There are additional examples in the article, but they have more to do with deflecting sunlight. In this case, could we still have lots of atmospheric CO2 (to be used as a resource) while still reducing temperatures and regenerating white ice?


Yawn.

Meanwhile the grownups on all sides are calling for a carbon tax.


This is a useful essay and I can't disagree with any of the points made, but I'm afraid it strikes me as over-intellectualized and over-written. The points being discussed don't demand such dense language or esoteric diction — to the extent, even, that I think it will turn many would-be readers away. If I had a free hour maybe I'd write a (much) shorter and more approachable TL;DR, but, alas...

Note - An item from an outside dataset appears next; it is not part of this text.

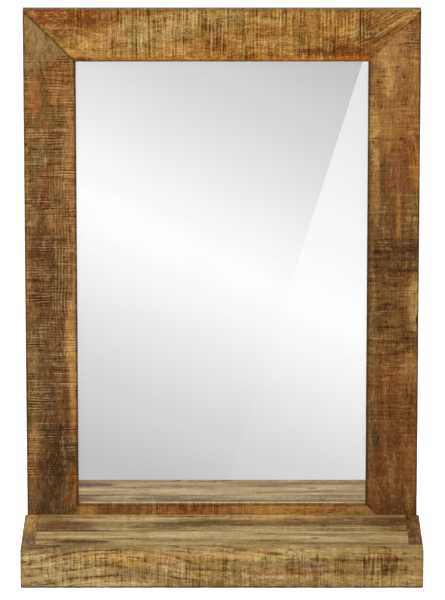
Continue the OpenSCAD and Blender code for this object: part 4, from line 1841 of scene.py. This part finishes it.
SIDE_TIMBER = SawnTimber(
    SIDE_TONES,
    seed=7.7,
    figure=0.7,
    cross=0.1,
    scores=0.0,
    pith=(-12.0, 9.0),
    wander=9.0,
    edge_strength=0.4,
    light=0.85,
    stains=LEFT_SIDE_STAINS,
)
SIDE_SAWING = Sawing(seed=83, pitch=5.0, depth=0.12, dark=0.3, light=0.2, run=14)
PLANK_TIMBER = SawnTimber(
    PLANK_TONES,
    seed=10.6,
    fibre=0.45,
    fibre_width=11.0,
    fibre_length=90.0,
    figure=0.6,
    cross=0.24,
    cross_length=20.0,
    scores=0.0,
    pores=0.2,
    mottle=0.2,
    ring_pitch=20.0,
    ring_run=700.0,
    pith=(60.0, -26.0),
    wander=5.0,
    edge=(122, 98, 62),
    edge_strength=0.2,
    sheen=0.002,
    light=0.8,
    stains=PLANK_STAINS,
)
PLANK_SAWING = Sawing(seed=113, pitch=9.0, depth=0.05, dark=0.1, light=0.05, run=20)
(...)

An opposing viewpoint in the interests of objectivity https://www.amazon.com/Green-Tyranny-Exposing-Totalitarian-I...


In the discussing the "acid rain scare" and Scandinavia, the situation with fish and lakes there is worthwhile understanding. I did a quick google, but my searching is probably no better than yours:

https://link.springer.com/chapter/10.1007/978-94-009-3385-9_...

https://www.ncbi.nlm.nih.gov/pmc/articles/PMC3698327/

There may or may not be be a story on acidification of lakes in the USA, but I am ignorant on that.


This article is confusing me, are conservatives and neoliberals the same?


Fiscally, yes.


SOCIALIST: late capitalism has created a moral rot that pervades our entire society NEOLIBERAL: but imagine if we monetized the rot


Spiral dynamics stage GREEN vs stage ORANGE


Here's a perfect opportunity for anyone that sees the world through the lens of Marxism to make a bet on the future. I found the essay full of post-modernist style of language and consequently difficult for me to interpret as actionable.

The Obamas don't seem to be investing in the direction suggested by this essay; they are spending $15 Million on an estate that will be low as 3ft above sea level according to [1] and [2]. Perhaps someone has a more authoritative citation on the elevation of their future home.